Her mother Bernice Tucker, embattled by devastation and the need to help others, vowed to seek out better services for young women in crisis.

She volunteered for a layoff at the Westinghouse Electric Corporation, where she had worked for 30 years, to open a clinic for women and teens suffering from HIV, domestic abuse, drug abuse and other forms of distress. Using her pension to fund the center and a rental property to house it, Tucker opened what is now the Women Accepting Responsibility (WAR) clinic.

Now, 15 years later, the state and the nation are buying into her dream. WAR received $4.5 million dollars from the U.S. Department of Health and Human Services’ Office of Adolescent Health last month to facilitate a holistic support program for Baltimore City youth. The new program will launch at Civitas, a charter 6-12th grade school in West Baltimore. The initiative, called Becoming a Responsible Teen, or BART, will incorporate self-esteem building, bi-monthly meetings and other methods to aid in pregnancy prevention.

The funding is a milestone for WAR and will allow Tucker to hire eight more counselors, increasing her staff to 20. But even prior to the grant from Health and Human Services, the organization has seen growth.
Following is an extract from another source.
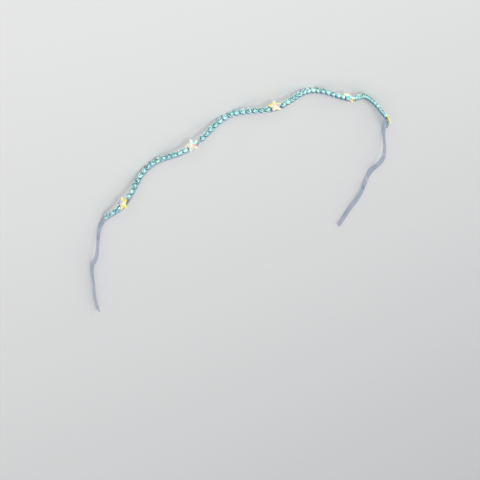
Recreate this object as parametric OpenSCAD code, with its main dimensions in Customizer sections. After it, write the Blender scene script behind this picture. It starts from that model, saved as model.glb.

They moved from Tucker’s property to the back wing of Garwyn Medical Center and are 100 percent federally funded.

Tucker and her counselors provide life skills training, individual and group counseling and psychological analysis for beleaguered women and teens. They also offer testing for HIV and sexually transmitted diseases and offer permanent transitional housing for homeless women.

Only about five percent of her clients are HIV positive or infected with AIDS, Tucker says. Her goal is much broader? to nurture young women who are facing any life-altering challenge and guide them on the right path.

“I really wanted to have a program that would encompass the youth and help them understand decision making, goal setting, to have plans for tomorrow and to understand the impact of today’s decision,” she said. “No matter if they want to go to college or not, they want something. They may just want to buy a car; they may want to have their own apartment. Well, what are you doing today to be there or what are you doing today that will inhibit you from being there?”

“That’s what we wanted to do and I just thank God that today we are doing it,” she said.

This passion has led Tucker to assist thousands of women since the clinic opened in 1995.

Even Tucker’s employees have a personal connection with WAR’s mission. One of the peer advocates said she was inspired to work with the organization after she lost her mother to HIV. A transitional housing supervisor said she is HIV positive and was homeless until Tucker took her under her wing.

“This organization helped me all around,” said the supervisor, who asked to remain anonymous. “If it wasn’t for coming here, I would have never thought about going back to school to get my GED. It wasn’t something that I was concerned with at the time. It was my case manger here and Mrs. Tucker that motivated me and found these programs for me to get into.”

WAR provided housing, she said, taught her to be independent and take care for her children. She now lives on her own and is a sophomore at Coppin State University.

A 23-year-old, who goes by Ms. Walker, told a similar story about the family-oriented atmosphere of the program. She was also HIV-positive and homeless when she discovered WAR in March 2010. She and her 3-year-old son now live in one of the transitional houses and she volunteers at WAR twice a week.

“This is a really good program for women that need help with anything,” she said. “It is helping me grow each and every day—they send me to training to help me better myself. It’s just a wonderful program.”

She added, “If there are women out there that are HIV positive and they need help, they should come out and see what we can help them with.”